About

Turner Cemetery and Mary S. Brown-Ames UM Church are located at 3424 Beechwood Boulevard, Pittsburgh, PA 15217. The site is located on the busy block of Beechwood Boulevard a short distance north of the intersection of Beechwood Boulevard, Hazelwood Avenue, and Brown’s Hill Road. A bright red wrought-iron fence fronts the cemetery.

The cemetery is half an acre in size and is open to visitors during the day. The entrance is on Beechwood Boulevard beside the church. Street parking is available in front of the church except during morning rush hours, 6-9 a.m.

When you visit, please do not touch the tombstones or make rubbings of them. The tombstones are fragile, and spalling of the surface is a problem.

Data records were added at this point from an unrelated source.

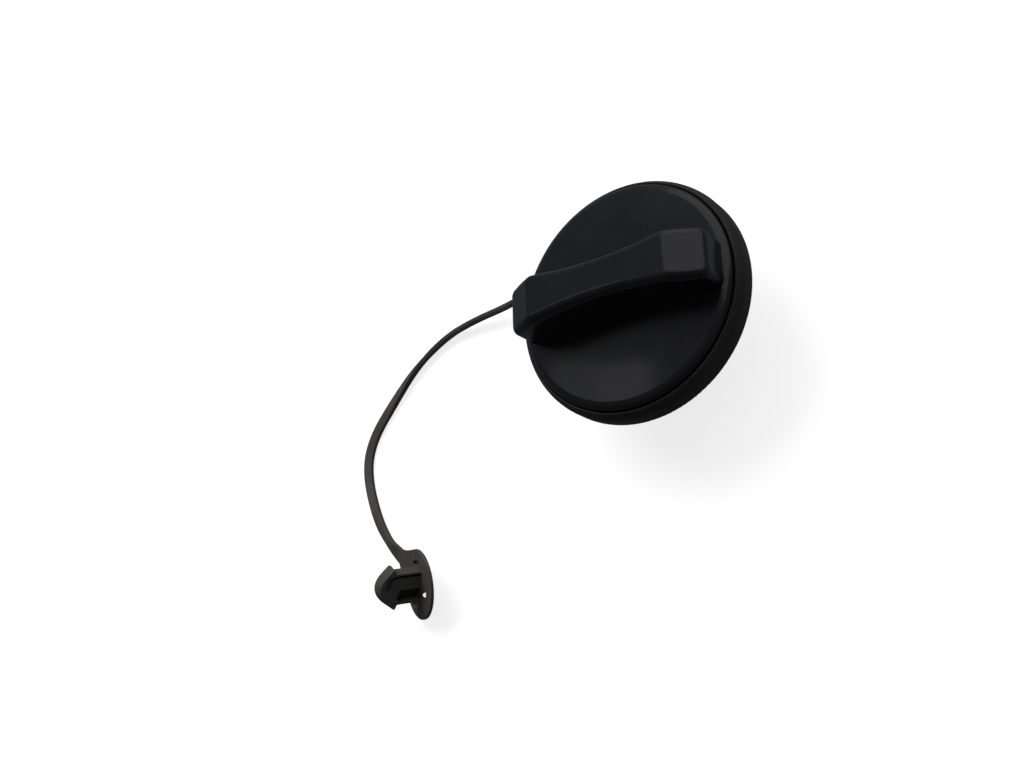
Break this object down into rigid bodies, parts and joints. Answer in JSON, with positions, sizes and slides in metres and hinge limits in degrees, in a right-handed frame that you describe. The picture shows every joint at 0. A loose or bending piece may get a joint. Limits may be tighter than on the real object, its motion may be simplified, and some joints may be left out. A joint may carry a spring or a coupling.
{
  "type": "fuel filler cap",
  "caption": "Round screw-in fuel filler cap with a waisted grip bar, ratchet head, relief valves, sealing gasket and a flexible tether ending in a push-in clip.",
  "frame": {"origin": "centre of the neck's lower end, on the surface the cap stands on", "axes": "+Z is the cap's axis, from the neck to the face; +X runs along the grip bar; +Y completes a right-handed frame"},
  "size_m": [0.1686, 0.1193, 0.0475],
  "materials": {
    "cover_plastic": "semi-gloss moulded black with faint scuffs",
    "shell_plastic": "fine grained matte black",
    "neck_plastic": "moulded black, glass filled",
    "valve_plastic": "dark grey moulded",
    "acetal_white": "natural acetal",
    "nylon_washer": "natural nylon",
    "spring_steel": "bright drawn wire",
    "seal_rubber": "black nitrile rubber",
    "tether_plastic": "soft flexible black-grey plastic"
  },
  "bodies": {
    "neck": {"neck_body": "neck_plastic", "gasket": "seal_rubber", "ratchet_wheel": "acetal_white", "retaining_ring": "spring_steel", "valve_housing": "valve_plastic", "housing_oring": "seal_rubber", "spring_retainer": "valve_plastic"},
    "knob": {"cover": "cover_plastic", "outer_shell": "shell_plastic", "pawl_ring": "acetal_white", "thrust_washer": "nylon_washer"},
    "tether": {"tether_ring": "tether_plastic", "tether_strap": "tether_plastic", "tether_clip": "tether_plastic"},
    "pressure_valve": {"pressure_plate": "acetal_white", "pressure_seal": "seal_rubber", "pressure_spring": "spring_steel"},
    "vacuum_valve": {"vacuum_valve": "valve_plastic", "vacuum_spring_cap": "acetal_white", "vacuum_spring": "spring_steel"}
  },
  "joints": [
    {"name": "knob_ratchet", "type": "hinge", "parent": "neck", "child": "knob", "pos_m": [0, 0, 0.0255], "axis": [0, 0, 1], "continuous": true},
    {"name": "tether_swivel", "type": "hinge", "parent": "neck", "child": "tether", "pos_m": [0, 0, 0.0194], "axis": [0, 0, 1], "continuous": true},
    {"name": "pressure_relief", "type": "slide", "parent": "neck", "child": "pressure_valve", "axis": [0, 0, 1], "range_m": [0, 0.002], "stiffness_N_per_m": 1500, "springref_m": -0.004, "deforming": ["pressure_spring"]},
    {"name": "vacuum_relief", "type": "slide", "parent": "pressure_valve", "child": "vacuum_valve", "axis": [0, 0, -1], "range_m": [0, 0.0013], "stiffness_N_per_m": 150, "springref_m": -0.002, "deforming": ["vacuum_spring"]}
  ]
}
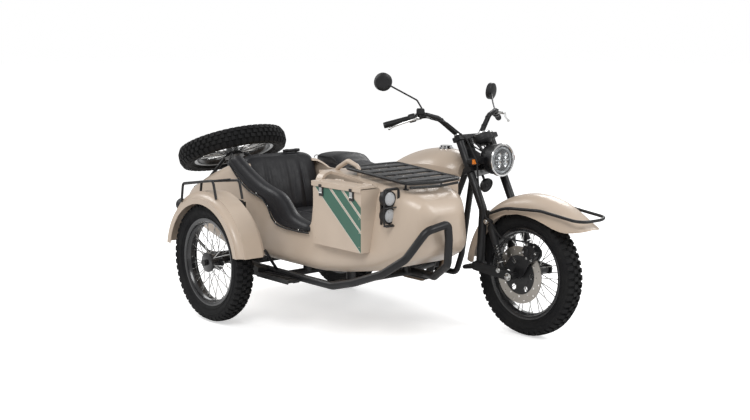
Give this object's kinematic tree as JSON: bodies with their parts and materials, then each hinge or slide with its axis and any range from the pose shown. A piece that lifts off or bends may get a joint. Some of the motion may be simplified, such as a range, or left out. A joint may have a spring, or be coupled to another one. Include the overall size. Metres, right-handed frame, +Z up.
{
  "type": "sidecar motorcycle",
  "caption": "Retro motorcycle with a one-seat sidecar: steering fork, three rolling wire wheels, two side boxes, nose rack and a luggage lid that carries the spare wheel.",
  "frame": {"origin": "on the ground under the middle of the whole vehicle's box", "axes": "+X forward, +Y to the rider's left, +Z up"},
  "size_m": [2.6644, 1.644, 1.3594],
  "materials": {
    "beige_paint": "satin sand-beige paint",
    "black_frame": "satin black powder coat",
    "tyre_rubber": "matt tread rubber",
    "wheel_black": "gloss black rim and hub with bright spokes",
    "disc_steel": "ground brake disc",
    "engine_metal": "black finned casting",
    "exhaust_metal": "heat-browned steel",
    "chain_steel": "oiled steel",
    "bright_metal": "bright plated metal",
    "black_plastic": "black moulded plastic",
    "rubber_black": "black rubber",
    "clear_lens": "clear lamp glass",
    "black_vinyl": "black grained vinyl"
  },
  "bodies": {
    "chassis": {"main_frame": "black_frame", "crankcase": "engine_metal", "engine_cylinder": "engine_metal", "air_box": "black_plastic", "exhaust": "exhaust_metal", "fuel_tank": "beige_paint", "fuel_cap": "bright_metal", "rider_saddle": "black_vinyl", "side_panels": "beige_paint", "rear_fender": "beige_paint", "tail_lamps": "black_plastic", "rear_swingarm": "black_frame", "suspension_struts": "black_frame", "drive_chain": "chain_steel", "foot_controls": "black_frame", "sidecar_frame": "black_frame", "sidecar_arm": "black_frame", "sidecar_tub": "beige_paint", "cockpit_trim": "rubber_black", "sidecar_seat": "black_vinyl", "sidecar_backrest": "black_vinyl", "sidecar_fender": "beige_paint", "fender_rail": "black_frame", "footboard": "black_frame", "nose_rack": "black_frame", "grab_handle": "beige_paint", "fog_lamps": "black_plastic", "outer_box": "beige_paint", "inner_box": "beige_paint"},
    "steering": {"fork": "black_frame", "fork_link": "black_frame", "front_struts": "black_frame", "front_fender": "beige_paint", "fender_bar": "black_frame", "brake_caliper": "black_frame", "handlebar": "black_frame", "grips": "rubber_black", "hand_levers": "bright_metal", "mirrors": "black_frame", "headlight": "black_frame", "headlight_lens": "clear_lens", "instrument": "black_plastic", "indicators": "black_plastic", "brake_hose": "rubber_black"},
    "front_wheel": {"front_tyre": "tyre_rubber", "front_rim": "wheel_black", "front_disc": "disc_steel"},
    "rear_wheel": {"rear_tyre": "tyre_rubber", "rear_rim": "wheel_black"},
    "sidecar_wheel": {"sidecar_tyre": "tyre_rubber", "sidecar_rim": "wheel_black"},
    "outer_lid": {"outer_box_lid": "beige_paint"},
    "inner_lid": {"inner_box_lid": "beige_paint"},
    "luggage_lid": {"trunk_lid": "beige_paint", "spare_carrier": "black_frame", "spare_tyre": "tyre_rubber", "spare_rim": "wheel_black"}
  },
  "joints": [
    {"name": "steer", "type": "hinge", "parent": "chassis", "child": "steering", "pos_m": [0.45615, 0.34297, 0.94], "axis": [-0.454, 0, 0.891], "range_deg": [-35, 35]},
    {"name": "front_wheel_roll", "type": "hinge", "parent": "steering", "child": "front_wheel", "pos_m": [0.89815, 0.34297, 0.33], "axis": [0, 1, 0], "continuous": true},
    {"name": "rear_wheel_roll", "type": "hinge", "parent": "chassis", "child": "rear_wheel", "pos_m": [-0.65385, 0.34297, 0.33], "axis": [0, 1, 0], "continuous": true},
    {"name": "sidecar_wheel_roll", "type": "hinge", "parent": "chassis", "child": "sidecar_wheel", "pos_m": [-0.43185, -0.74003, 0.33], "axis": [0, 1, 0], "continuous": true},
    {"name": "outer_box_open", "type": "hinge", "parent": "chassis", "child": "outer_lid", "pos_m": [0.41465, -0.44003, 0.823], "axis": [-1, 0, 0], "range_deg": [0, 95]},
    {"name": "inner_box_open", "type": "hinge", "parent": "chassis", "child": "inner_lid", "pos_m": [0.41465, -0.00403, 0.823], "axis": [1, 0, 0], "range_deg": [0, 95]},
    {"name": "luggage_lid_open", "type": "hinge", "parent": "chassis", "child": "luggage_lid", "pos_m": [-1.22817, -0.22203, 0.62647], "axis": [0, -1, 0], "range_deg": [0, 70]}
  ]
}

For information about the cemetery and church or to make an appointment for a guided tour of the cemetery, contact Helen Wilson at hwilson.turnercem@gmail.com. (No bathroom facilities are available at present.) The site has no steps, but the ground is uneven and slopes upward.

Mary S. Brown-Ames Church is still a functioning congregation under the pastoral care of its dynamic new pastor, Jeff Lukacs. Services are at 10:30 on Sundays. Everyone is welcome. For more information about the lively spiritual side of the church, go to brightredfence.org.

The TC/MSBA Historical Committee, under the auspices of Mary S. Brown-Ames Church, has been studying the history of Turner Cemetery and Mary S. Brown Memorial-Ames UM church for more than eight years. We are amazed at how much information has been written and collected about the site for over 200 years. Our files would make a stack more than two feet high, and that doesn’t count the extensive information we have found online.

The fascinating thing about this site is that is relates to every part of Pittsburgh’s history, from before the arrival of settlers from Europe, to the wars the United States fought in, to the growth of industries and the effects of that growth, to the influx of various ethnic groups into the area, and to the changing landscape from forest to farmland to urban neighborhood.